That's not my experience with VS Code on WSL 2. I have been using it for months using the remote extension, hosting my git repos in the Ubuntu subsystem, it works like a charm and feels very responsive.
Maybe wait for an IDE update that handles properly WSL 2?
Then there is no WSL 2 handling in your editor. VSCode remote extension works in the same way for either WSL 2, or a full-fledged Linux VM, or even a remote Linux server.
As someone who run a Linux VM side by side all times, I really don't get WSL 2.
VSCode made some unique design choices which enable them to support connecting to any Linux server, VM or not. In contrast, these design choices may not be possible for other IDEs. So, because WSL 2 is, effectively, a Linux VM, supporting it in editor is harder than supporting WSL 1.

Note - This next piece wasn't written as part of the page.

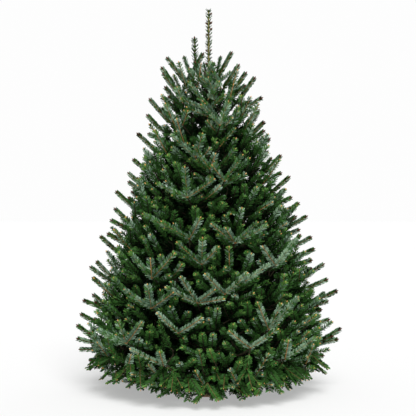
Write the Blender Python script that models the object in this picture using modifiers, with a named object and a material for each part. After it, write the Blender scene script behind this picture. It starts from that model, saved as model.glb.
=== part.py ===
"""A cut Christmas tree, two metres tall, on a plain wooden cross stand.

The tree is a dense, short-needled fir. A whole trunk runs up through it. Around the trunk the
crown is laid out in tiers, and each tier is shared out evenly between its masses of foliage. The
space between two tiers is bounded by "skirts": surfaces that leave the trunk at one height and
rise to the outline of the crown at another, so every mass keeps to its own wedge of the crown.

A place in the crown is given by
    reach   distance from the trunk's axis,
    turn    angle round the trunk, 0 towards -Y (the front) and 90 degrees towards +X,
    level   0 on the skirt below a tier, 1 on the skirt above it.

Each mass is one body: a stem, a smaller dense core round it, and sprays. A spray is a leading
shoot with a side shoot on each hand, and a shoot is a toothed, needle-clad spindle.

Metres, +Z up, origin under the middle of the stand.
"""

import math
import random

import bmesh
import bpy
from mathutils import Matrix, Vector
from mathutils.geometry import intersect_point_line

# ---------------------------------------------------------------- driving dimensions

TREE_HEIGHT = 2.0            # floor to the leader's tip
GAP = 0.0003                 # clearance between pieces that touch

# Outline of the crown: how far the furthest tips reach at each height.
WIDEST_REACH = 0.685
WIDEST_HEIGHT = 0.30
OUTLINE_TOP = 1.92
OUTLINE_POWER = 0.62         # under 1, so the sides of the cone are slightly full
UNDERCUT = 0.45              # reach lost for each metre below the widest height

# Trunk.
TRUNK_TOP = 1.675            # blunt end where an old leader was cut
TRUNK_BASE_RADIUS = 0.040
TRUNK_TOP_RADIUS = 0.008
TRUNK_FLARE = 0.006          # extra radius at the foot
TRUNK_FLARE_HEIGHT = 0.06
TRUNK_SWAY = 0.007           # how far the trunk wanders from a straight line
STUB_LEAN = 0.016            # how far the blunt end leans away from the new leader
STUB_HEIGHT = 0.14
TRUNK_LEVELS = (0.30, 0.60, 0.90, 1.20, 1.40)    # heights at which the trunk changes course

# Stand: two boards halved into a cross, and four corner braces.
BOARD_LENGTH = 0.54
BOARD_WIDTH = 0.075
BOARD_THICKNESS = 0.036
BOARD_EDGE = 0.003           # rounding of the boards' edges
BRACE_THICKNESS = 0.030
BRACE_HEIGHT = 0.055
BRACE_LENGTH = 0.085
BRACE_NOSE = 0.012           # blunt ends of a brace's slope

# Skirts between the tiers: height at the trunk, height at the outline, and a bend above 1
# where the limbs leave the trunk flatter than they end.
SKIRTS = (
    (0.085, 0.022, 1.6),
    (0.160, 0.240, 1.5),
    (0.270, 0.490, 1.5),
    (0.480, 0.740, 1.5),
    (0.700, 0.980, 1.4),
    (0.910, 1.200, 1.2),
    (1.100, 1.400, 1.1),
    (1.310, 1.580, 1.05),
    (1.500, 1.760, 1.05),
)

# Tiers from the floor up: name, masses, turn of the first mass in degrees, whether the masses
# hang on boughs, lift of the sprays in degrees, and the radius of a shoot.
TIERS = (
    ("skirt", 6, 12.0, True, -4.0, 0.023),
    ("lower", 6, -17.0, True, 5.0, 0.023),
    ("lower_middle", 5, 20.0, True, 4.0, 0.023),
    ("middle", 4, -38.0, False, 3.0, 0.022),
    ("upper_middle", 4, 5.0, False, 2.0, 0.021),
    ("upper", 3, -28.0, False, 1.0, 0.020),
    ("shoulder", 3, 28.0, False, 1.0, 0.018),
    ("crown", 3, -30.0, False, 2.0, 0.017),
)

# Boughs and stems.
BOUGH_SHARE = 0.40           # part of the reach that is bare bough, the rest is foliage
BOUGH_ROOT_RADIUS = 0.0125
BOUGH_TIP_RADIUS = 0.0085
STEM_SHARE = 0.66            # part of the reach at which a stem has passed into its sprays
STEM_ROOT_RADIUS = 0.0080
STEM_TIP_RADIUS = 0.0040
TWIG_RADIUS = 0.0050

# Sprays of a mass: place between its side walls (-0.5 to 0.5) and level.
SPRAYS = (
    (-0.32, 0.20),
    (0.02, 0.22),
    (0.32, 0.24),
    (-0.20, 0.50),
    (0.22, 0.52),
    (-0.34, 0.79),
    (0.34, 0.78),
    (0.00, 0.80),
)
SPRAY_JITTER = 0.035
LEADING_SHOOT = 0.200        # length of a spray's leading shoot in the lower crown
SIDE_SHOOT_SHARE = 0.70      # length of its side shoots against it
SIDE_RADIUS_SHARE = 0.90     # radius of its side shoots against it
SUNK = 0.010                 # how far a shoot's foot is sunk past the fork
BARE_FOOT = 0.030            # stretch next to the fork that may touch its neighbours
SIDE_ANGLE = 48.0            # degrees between a leading shoot and its side shoots
TOP_SHOOT_SHARE = 0.90       # how much shorter the shoots are at the top of the crown
LEAST_NODE_REACH = 0.05      # nearest that a spray forks to the trunk's axis

# Core of a mass, as shares of its wedge.
CORE_FROM = 0.42
CORE_TO = 0.80
CORE_BREADTH = 0.46
CORE_DEPTH = 0.44
CORE_TEETH = 5               # teeth round the rim of a core
CORE_NOTCH = 0.72            # reach of a core between its teeth
CORE_FOLD = 0.80             # depth of a core between its teeth

# Leader: the topmost shoot, which rises beside the cut end of the trunk.
LEADER_FOOT = 1.590
LEADER_OFFSET = 0.011
LEADER_RADIUS = 0.0145
LEADER_STEM_RADIUS = 0.0045
LEADER_RING_RADIUS = 0.016
LEADER_RING_HEIGHT = 1.615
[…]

As for "I really don't get" part, I wanted to say that WSL 2 sounds like a regression to me, WSL 1 makes it possible to achieve something (namely, local-ish cross-"os" net/process/file-system integration) that is entirely impossible otherwise, while WSL 2 is a nice packaged-up solution but functionally does not do more than people already get (Hyper-V).
One thing that's very valuable to me in WSL (both 1 and 2) is the automagic network settings that make ports available between systems - so if I start listening on 127.0.0.1:1234 in Linux, I can connect to that on Windows and vice versa.
Maybe wait for an IDE update that handles properly WSL 2?